WHAT IS ASKED: Repeat the material exactly, every line of it.

--- Start of GIVEN DATA ---

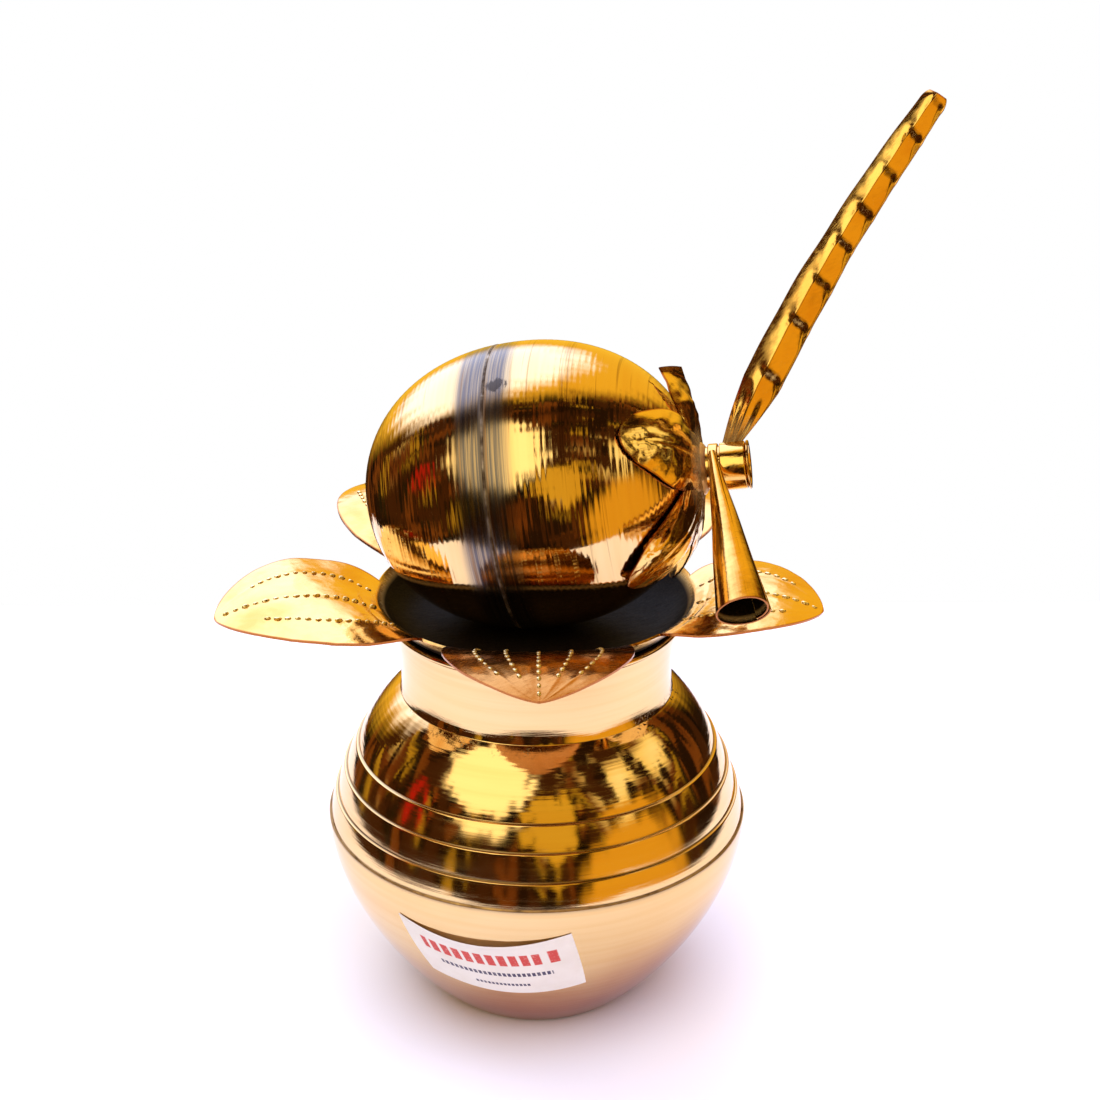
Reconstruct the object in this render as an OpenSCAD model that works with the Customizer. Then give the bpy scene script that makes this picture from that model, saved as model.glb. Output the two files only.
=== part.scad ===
// Brass kalash: a spun water pot, a crown of five sheet-brass mango leaves that sits in
// its mouth, and a hollow brass coconut that lies in the crown's dish.
// Millimetres, +Z up, origin at the centre of the face that the pot stands on.

/* [Pot] */
// Largest radius of the belly, at the top edge of the lower bowl
belly_r = 51; // [50:0.25:52]
// Radius of the flat that the pot stands on
foot_r = 25.5; // [23:0.5:28]
// Height of the lap where the lower bowl meets the upper shell
lap_z = 47.4; // [46:0.2:48]
// Height of the rim
rim_z = 99; // [99:0.1:99.2]
// Outer radius of the rolled rim
rim_r = 35; // [34.8:0.05:35]
// Thickness of the spun sheet
pot_wall = 0.9; // [0.7:0.05:1.1]
// How far each turned band stands out from the one above it
band_step = 0.6; // [0.3:0.1:0.8]
// How far a band swells between its two edges
band_swell = 0.3; // [0.2:0.05:0.6]

/* [Label] */
// Width of the paper label on the lower bowl
label_w = 42; // [30:1:46]
// Height of the paper label
label_h = 19.5; // [14:0.5:22]
// Direction that the label faces, counted from +X
label_turn = -102; // [-130:1:-60]

/* [Leaf crown] */
// Thickness of the stamped sheet
crown_sheet = 0.6; // [0.5:0.05:0.7]
// Radius of the edge between two leaves
crown_r = 38; // [37:0.25:39]
// Height of that edge
crown_z = 105; // [104:0.25:106]
// Distance from the pot's axis to each leaf's tip, counted round from the front leaf
leaf_reach = [67, 68, 74, 74, 76.5];
// Height that each leaf arches above the crown's edge
leaf_rise = [10.3, 8.3, 9.5, 10, 10.2];
// Half of a leaf's width at its widest
leaf_half_w = 21; // [18:0.5:22]
// Direction of the front leaf, counted from +X
front_leaf_turn = -88; // [-95:1:-85]

/* [Coconut] */
// Radius of the coconut
nut_r = 33.2; // [32:0.1:33.3]
// Distance from its middle to the blunt end
nut_blunt = 39.2; // [37:0.2:41]
// Distance from its middle to the stem end
nut_stem = 37.9; // [37:0.1:38]
// Thickness of the spun sheet
nut_wall = 0.5; // [0.4:0.05:0.6]
// Place of the soldered seam along its axis
seam_x = -5.4; // [-10:0.2:0]
// How far the stem end is raised
nut_pitch = 8.3; // [7:0.1:9]
// How far the stem end is turned to the front
nut_yaw = 7.25; // [5:0.25:10]

/* [Stem and its two tails] */
// Outer radius of the rolled stem tube
tube_r = 4.8; // [4.6:0.1:5]
// Place of the tube's flanged end along the coconut's axis
tube_end = 49.8; // [49.6:0.1:50]
// Radial clearance of the two sheet loops on the tube
loop_gap = 0.06; // [0.03:0.01:0.09]
// Length of the rolled cone
cone_len = 43.4; // [38:0.2:45]
// Outer radius of the cone's mouth
cone_r = 6.3; // [5.5:0.1:6.6]
// Angle of the cone below the level of the stem
cone_dip = 34; // [28:1:36]
// Length of the long leaf
long_leaf_len = 89; // [80:1:92]
// Half of the long leaf's width
long_leaf_half_w = 4.7; // [4.4:0.1:5.4]
// Angle of the long leaf away from square to the stem
long_leaf_splay = 36; // [30:1:40]
// How far the long leaf leans back
long_leaf_lean = 17; // [10:1:20]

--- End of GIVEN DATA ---

CORRECT OUTPUT:
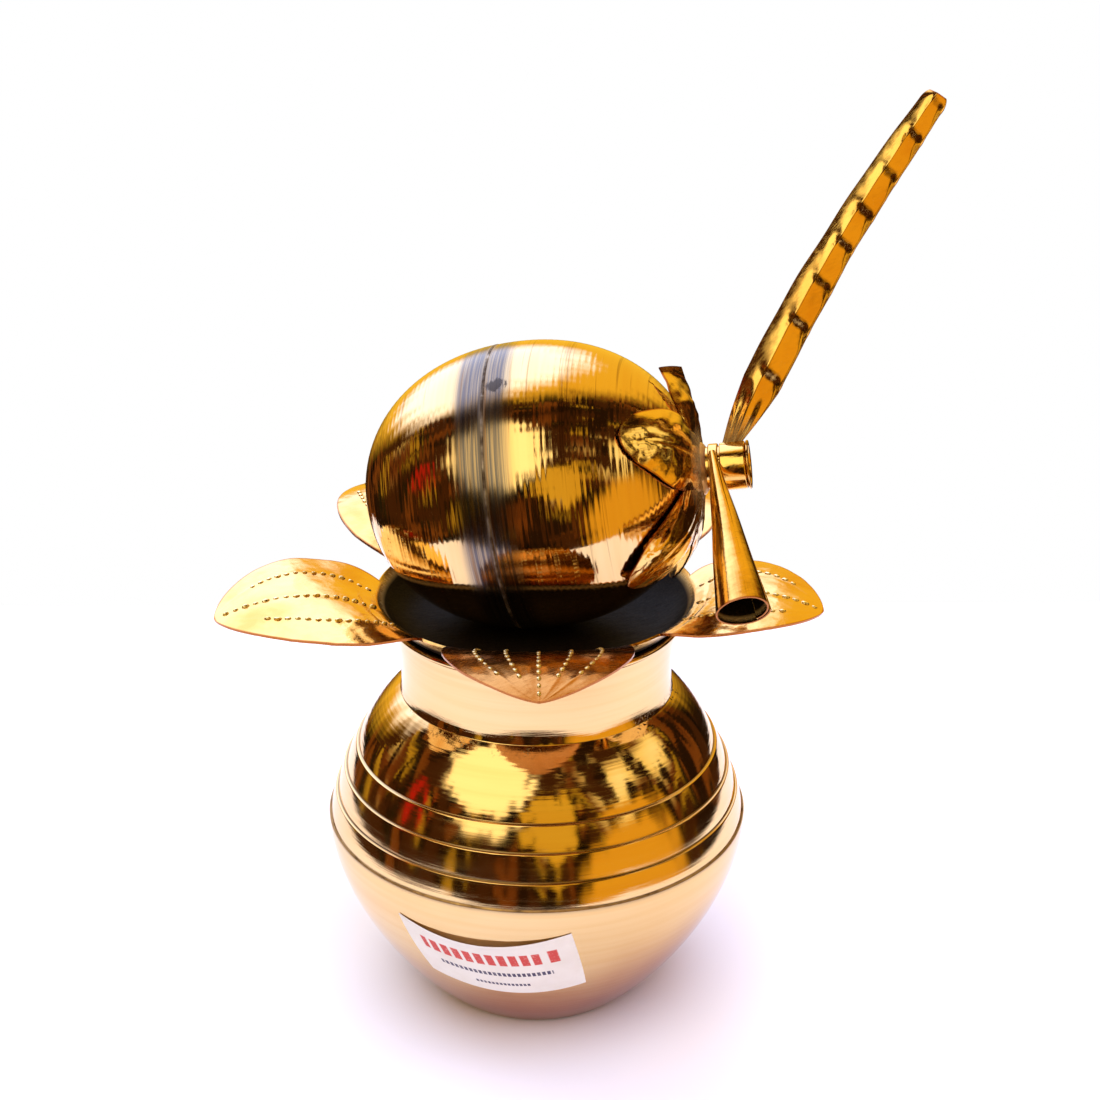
Reconstruct the object in this render as an OpenSCAD model that works with the Customizer. Then give the bpy scene script that makes this picture from that model, saved as model.glb. Output the two files only.
=== part.scad ===
// Brass kalash: a spun water pot, a crown of five sheet-brass mango leaves that sits in
// its mouth, and a hollow brass coconut that lies in the crown's dish.
// Millimetres, +Z up, origin at the centre of the face that the pot stands on.

/* [Pot] */
// Largest radius of the belly, at the top edge of the lower bowl
belly_r = 51; // [50:0.25:52]
// Radius of the flat that the pot stands on
foot_r = 25.5; // [23:0.5:28]
// Height of the lap where the lower bowl meets the upper shell
lap_z = 47.4; // [46:0.2:48]
// Height of the rim
rim_z = 99; // [99:0.1:99.2]
// Outer radius of the rolled rim
rim_r = 35; // [34.8:0.05:35]
// Thickness of the spun sheet
pot_wall = 0.9; // [0.7:0.05:1.1]
// How far each turned band stands out from the one above it
band_step = 0.6; // [0.3:0.1:0.8]
// How far a band swells between its two edges
band_swell = 0.3; // [0.2:0.05:0.6]

/* [Label] */
// Width of the paper label on the lower bowl
label_w = 42; // [30:1:46]
// Height of the paper label
label_h = 19.5; // [14:0.5:22]
// Direction that the label faces, counted from +X
label_turn = -102; // [-130:1:-60]

/* [Leaf crown] */
// Thickness of the stamped sheet
crown_sheet = 0.6; // [0.5:0.05:0.7]
// Radius of the edge between two leaves
crown_r = 38; // [37:0.25:39]
// Height of that edge
crown_z = 105; // [104:0.25:106]
// Distance from the pot's axis to each leaf's tip, counted round from the front leaf
leaf_reach = [67, 68, 74, 74, 76.5];
// Height that each leaf arches above the crown's edge
leaf_rise = [10.3, 8.3, 9.5, 10, 10.2];
// Half of a leaf's width at its widest
leaf_half_w = 21; // [18:0.5:22]
// Direction of the front leaf, counted from +X
front_leaf_turn = -88; // [-95:1:-85]

/* [Coconut] */
// Radius of the coconut
nut_r = 33.2; // [32:0.1:33.3]
// Distance from its middle to the blunt end
nut_blunt = 39.2; // [37:0.2:41]
// Distance from its middle to the stem end
nut_stem = 37.9; // [37:0.1:38]
// Thickness of the spun sheet
nut_wall = 0.5; // [0.4:0.05:0.6]
// Place of the soldered seam along its axis
seam_x = -5.4; // [-10:0.2:0]
// How far the stem end is raised
nut_pitch = 8.3; // [7:0.1:9]
// How far the stem end is turned to the front
nut_yaw = 7.25; // [5:0.25:10]

/* [Stem and its two tails] */
// Outer radius of the rolled stem tube
tube_r = 4.8; // [4.6:0.1:5]
// Place of the tube's flanged end along the coconut's axis
tube_end = 49.8; // [49.6:0.1:50]
// Radial clearance of the two sheet loops on the tube
loop_gap = 0.06; // [0.03:0.01:0.09]
// Length of the rolled cone
cone_len = 43.4; // [38:0.2:45]
// Outer radius of the cone's mouth
cone_r = 6.3; // [5.5:0.1:6.6]
// Angle of the cone below the level of the stem
cone_dip = 34; // [28:1:36]
// Length of the long leaf
long_leaf_len = 89; // [80:1:92]
// Half of the long leaf's width
long_leaf_half_w = 4.7; // [4.4:0.1:5.4]
// Angle of the long leaf away from square to the stem
long_leaf_splay = 36; // [30:1:40]
// How far the long leaf leans back
long_leaf_lean = 17; // [10:1:20]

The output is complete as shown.